Mais, depuis trente ans, ce système économique s’est progressivement déréglé en se mettant de plus en plus au service des « happyfew » et en n’étant plus capable d’employer la totalité des actifs. Le développement des filets sociaux a pu compenser un certain temps la baisse d’efficacité du système jusqu’au moment, actuellement, où ils atteignent leurs limites et où ceux qui contribuent à leur financement en viennent à penser prioritairement et égoïstement à leurs intérêts personnels, quelles qu’en soient les conséquences pour les autres.

 

Que faire pour renverser la vapeur ?

 

Pour le monde occidental et plus particulièrement européen, le moment est grave car les limites de la solidarité librement consentie sont atteintes, la révolution de l’information en route va continuer à détruire beaucoup d’emplois traditionnels et les responsables de l’intérêt collectif que sont les élus politiques sont de plus en plus déconnectés du monde « réel ». Que faire pour renverser la vapeur, éviter la poursuite d’une évolution très dangereuse pour nos valeurs démocratiques et retrouver un dynamisme collectif permettant de se ressaisir et de rebondir durablement dans le monde que façonne le génie humain ? Réponse : « réinventons le travail », c’est à dire la contribution de chacun à la construction d’un « bien vivre ensemble». Qui peut le faire ? Chaque entreprise, chaque communauté de travail à qui il appartient de découvrir le potentiel de performances inexploité chez chacun de ses membres et de s’organiser autrement pour exploiter ce gisement inépuisable au service de la performance accrue de chaque entreprise, et donc de chaque nation où le « vivre ensemble » incombe à des administrations ayant les mêmes caractéristiques que les entreprises.

 

Réinventons le travail

 

« Réinventer le travail » ne peut plus être le résultat d’un seul effort conceptuel car la liberté de comportements et d’initiatives qui caractérise notre époque n’est plus compatible avec l’efficacité d’une pensée plus ou moins solitaire qui concevrait, dans sa puissance intellectuelle, son expérience et sa sagesse.

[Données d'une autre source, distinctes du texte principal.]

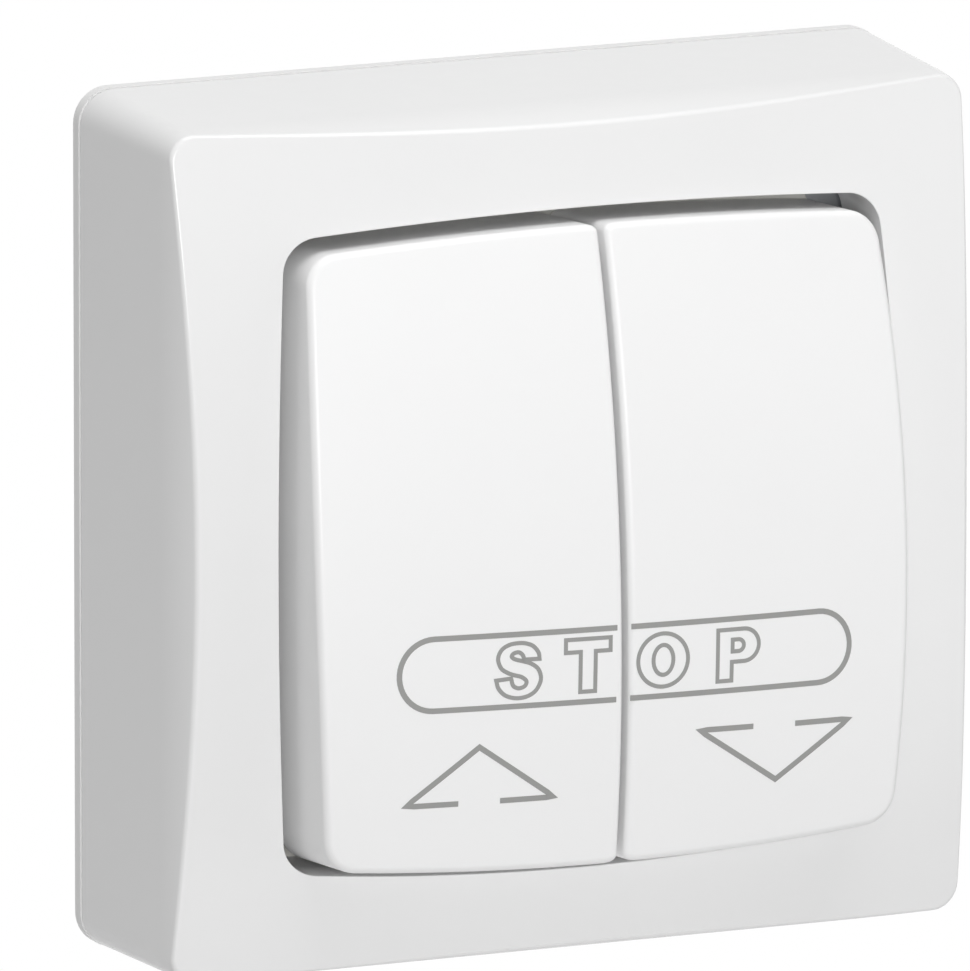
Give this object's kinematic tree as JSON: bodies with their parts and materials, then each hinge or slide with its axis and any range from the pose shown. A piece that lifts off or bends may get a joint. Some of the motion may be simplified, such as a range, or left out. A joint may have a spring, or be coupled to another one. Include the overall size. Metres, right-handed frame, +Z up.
{
  "type": "roller shutter switch",
  "caption": "Square surface mounted switch with two latched rockers side by side that run a roller shutter up or down and stop it",
  "frame": {"origin": "centre of the flat back of the wall base, on the wall surface", "axes": "+Z up; -Y is the front, out of the wall; +Y goes into the wall; +X to the right seen from the front"},
  "size_m": [0.075, 0.0322, 0.075],
  "materials": {
    "wall_base": "white moulded plastic, satin",
    "cover_frame": "white moulded plastic, glossy",
    "left_rocker": "white moulded plastic, glossy",
    "right_rocker": "white moulded plastic, glossy",
    "bearing_plate": "off-white moulded plastic, matt",
    "mechanism_housing": "white thermoset, matt",
    "cradle": "light grey moulded plastic, matt",
    "plunger": "natural nylon",
    "spring": "spring steel wire",
    "brass": "stamped brass",
    "tips": "silver alloy contact",
    "screws": "zinc plated steel"
  },
  "bodies": {
    "base": {"wall_base": "wall_base", "cover_frame": "cover_frame", "bearing_plate": "bearing_plate", "mechanism_housing": "mechanism_housing", "feed_terminal": "brass", "link_strip": "brass", "up_terminal": "brass", "down_terminal": "brass", "fixed_tips": "tips", "terminal_screws": "screws", "plate_screws": "screws"},
    "left_rocker_unit": {"left_rocker": "left_rocker", "left_cradle": "cradle", "left_plunger": "plunger", "left_spring": "spring"},
    "right_rocker_unit": {"right_rocker": "right_rocker", "right_cradle": "cradle", "right_plunger": "plunger", "right_spring": "spring"},
    "left_lever_unit": {"left_contact_lever": "brass", "left_moving_tips": "tips"},
    "right_lever_unit": {"right_contact_lever": "brass", "right_moving_tips": "tips"}
  },
  "joints": [
    {"name": "left_rocker_tip", "type": "hinge", "parent": "base", "child": "left_rocker_unit", "pos_m": [-0.01375, -0.0245, 0], "axis": [1, 0, 0], "range_deg": [0, 9.3]},
    {"name": "right_rocker_tip", "type": "hinge", "parent": "base", "child": "right_rocker_unit", "pos_m": [0.01375, -0.0245, 0], "axis": [1, 0, 0], "range_deg": [0, 9.3]},
    {"name": "left_lever_tip", "type": "hinge", "parent": "base", "child": "left_lever_unit", "pos_m": [-0.01375, -0.00706, 0], "axis": [-1, 0, 0], "range_deg": [0, 16]},
    {"name": "right_lever_tip", "type": "hinge", "parent": "base", "child": "right_lever_unit", "pos_m": [0.01375, -0.00706, 0], "axis": [-1, 0, 0], "range_deg": [0, 16]}
  ],
  "couplings": [
    {"joint": "left_lever_tip", "follows": "left_rocker_tip", "ratio": 1.72},
    {"joint": "right_lever_tip", "follows": "right_rocker_tip", "ratio": 1.72}
  ]
}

LE nouveau système donnant à chacun sa chance : dans un monde ouvert à toutes les informations, tous les modes de pensée, tous les échanges instantanés, il serait utopique de prétendre seul (moi Etat, moi Patron) être capable de maîtriser suffisamment la « situation » pour trouver LA « solution ». Ce n’est qu’ensemble, au niveau de la communauté de travail de base qu’est l’entreprise, que cet effort d’imagination et de réflexion a quelques chances de se traduire concrètement par l’amélioration de performances dont elle a besoin pour se donner l’envie de continuer à construire son changement.

 

Coréflexion et coconstruction

 

L’évolution technologique que nous vivons facilite grandement cette Coréflexion, cette Coconstruction qui s’est répandue très rapidement dans le monde privé des réseaux sociaux et qui a besoin de pénétrer le monde professionnel et administratif, ne serait-ce que parce que ce sont les mêmes acteurs qui sont concernés et qu’ils refuseront vite d’être schizophrènes dans une activité « au travail », totalement étanche à leurs comportements « privés ».

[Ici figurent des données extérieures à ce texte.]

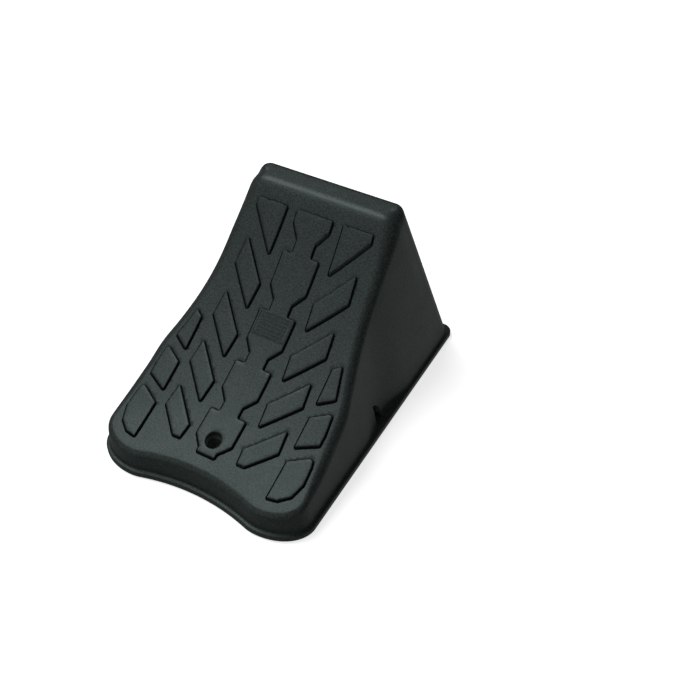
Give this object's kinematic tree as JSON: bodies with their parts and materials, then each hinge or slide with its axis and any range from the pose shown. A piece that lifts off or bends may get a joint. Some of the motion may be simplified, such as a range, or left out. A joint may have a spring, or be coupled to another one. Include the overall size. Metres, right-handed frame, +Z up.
{
  "type": "wheel chock",
  "caption": "Moulded plastic wheel chock: concave tyre ramp with raised tread plates, flanged foot with a two-lobed toe, stake hole and rope slots, rubber grip feet.",
  "frame": {"origin": "centre of the footprint, on the ground", "axes": "+Z up, toe towards -Y, back wall towards +Y, +X to the right when looking from the toe towards the back"},
  "size_m": [0.19, 0.268, 0.1573],
  "materials": {
    "moulded_plastic": "fine matt grain, near-black with a faint grey-green cast",
    "foot_rubber": "matt moulded rubber"
  },
  "bodies": {
    "root": {"chock_shell": "moulded_plastic", "grip_foot_toe_left": "foot_rubber", "grip_foot_toe_right": "foot_rubber", "grip_foot_mid_left": "foot_rubber", "grip_foot_mid_right": "foot_rubber", "grip_foot_rear_left": "foot_rubber", "grip_foot_rear_right": "foot_rubber"}
  },
  "joints": []
}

L’outil permettant de réfléchir ensemble existe. Reste à préciser qui est associé à cette réflexion : la réponse est évidente… tous les membres de chaque communauté, quelles que soient leurs fonctions et positions dans l’organisation concernée dans l’entreprise ou l’administration. Elle est peut être évidente mais elle n’est pas spontanée, au moins dans notre France où la relation entre les classes « dirigeantes » et la « masse des travailleurs » continue à s’inspirer d’une culture historique pluri centenaire privilégiant la hiérarchie qui « sait » et qui a le devoir de « protéger » les acteurs anonymes en contrepartie de leurs prestations obéissantes et passives, y compris par un Code du Travail envahissant.

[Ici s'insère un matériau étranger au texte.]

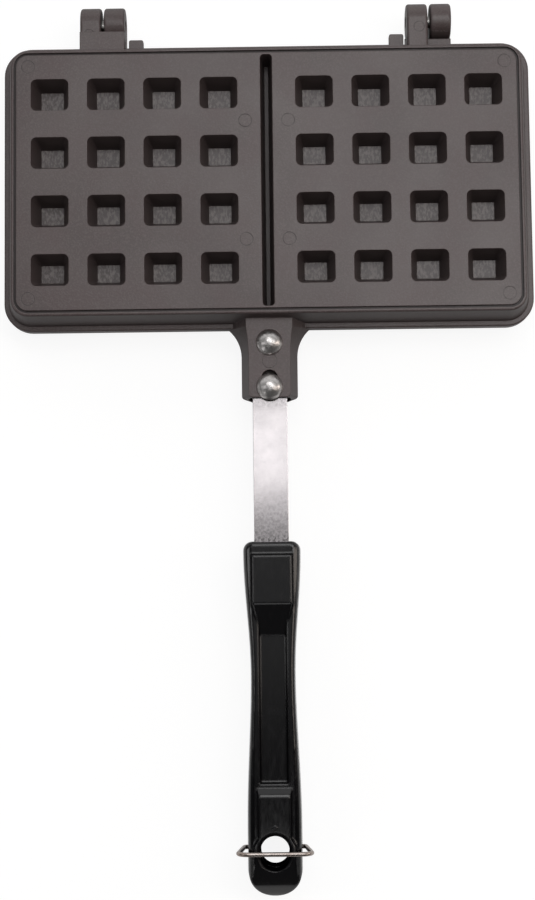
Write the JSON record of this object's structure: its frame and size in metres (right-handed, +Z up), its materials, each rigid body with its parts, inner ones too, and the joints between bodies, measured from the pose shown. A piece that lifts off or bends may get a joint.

Cette caractéristique française n’est plus opérationnelle aujourd’hui au moment où la double révolution de la libération des personnes et de l’explosion des connaissances rend obsolète tout modèle fondé sur le contrôle et la rareté du savoir. Il risque même de se transformer en handicap si ce système d’organisation n’évolue pas rapidement pour libérer les initiatives car il poussera une part croissante des jeunes générations à « chercher fortune » ailleurs en profitant de cet acquis majeur qu’est la liberté de chacun de s’accomplir lui-même.